不等沈秋戟说话,他又开口,虽然用词很有礼貌,但说的话却很不中听:“可以麻烦你帮我换成我的杯子吗?”
起码沈秋戟是不想听的。
沈秋戟深吸了几口气,想着不要和病人计较,末了却忍不住骂顾绒一句:“顾绒,我他妈真是草了你……”
但他骂归骂,最终还是顺了顾绒的意思给他换杯子。
“谢谢你。”
顾绒乖乖巧巧的道谢,沈秋戟却还是阴着脸。
李铭学啧声摇头:“太感人了。”
梁少搓着胳膊,嫌弃道:“恶心!恶心!”
李铭学转回自己桌前继续看书:“得了得了,你们别打情骂俏了,给我和梁少俩单身狗一条活路吧。”
“喂,我还是清清白白的啊。”沈秋戟把顾绒喝完药的杯子冲洗干净后放回桌上,“二绒觊觎我那是他的事,和我没有关系的。
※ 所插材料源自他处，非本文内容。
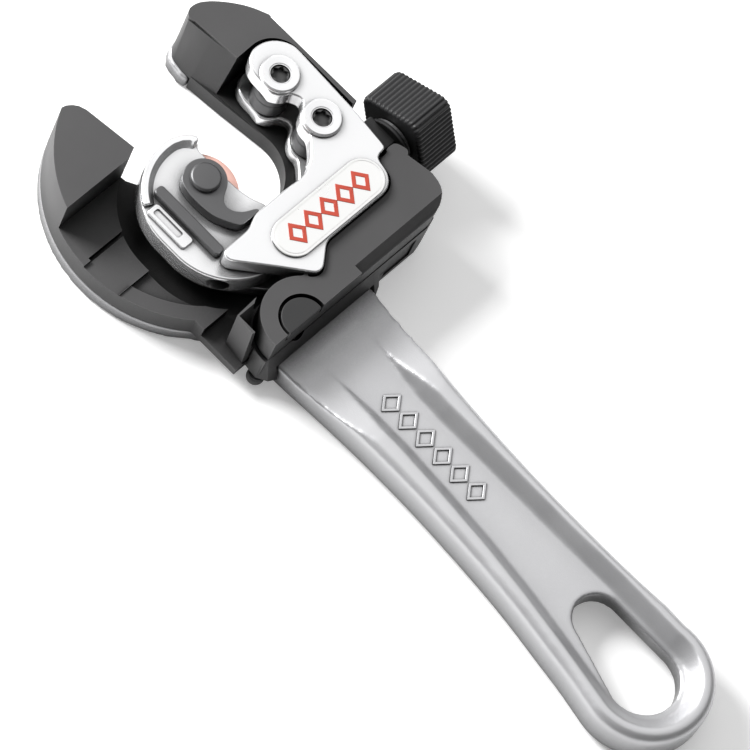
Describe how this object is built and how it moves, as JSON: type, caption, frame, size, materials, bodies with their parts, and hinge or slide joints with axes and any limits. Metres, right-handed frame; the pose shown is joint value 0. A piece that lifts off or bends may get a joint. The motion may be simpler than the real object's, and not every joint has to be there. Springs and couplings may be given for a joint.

”
顾绒“呸”他:“滚吧你。”
骂完沈秋戟后顾绒觉得更累了,他屁股也疼的厉害,只能侧躺着睡,不过在经历过被花盆砸断头、被混凝土搅拌车压死,被医闹捅死这些各种“酷刑”后,还有浴室那不知源头的踩水声后,眼下身体的不适都不值一提。
他今天没死,他活下来了,只要明天睡醒去医院看看就行了……
顾绒嘴角微微扬起,抱着满怀希望入睡。
然而睡到半夜,顾绒却忽然感觉有人在抓自己的脚踝。
那是一双冰凉潮湿、寒冷僵硬没有任何温度的手,凉飕飕地钻进温暖的被窝抚上人的皮肉时,能把人冻得浑身鸡皮疙瘩都炸开。
顾绒起初还以为是沈秋戟这家伙在搞自己,可这双手却柔滑细腻,不像是沈秋戟的糙手,反而像是个女人的。
那双手在他的脚踝处温柔地摩挲了片刻,忽地就发起狠来,连指甲都嵌进他肉里头去了,使劲拽着他往下拖——于是顾绒这才发现,这双手不是来自于床尾,反而更像是来自他背后,好像有什么东西穿过了床木板,直直从床下伸了出来。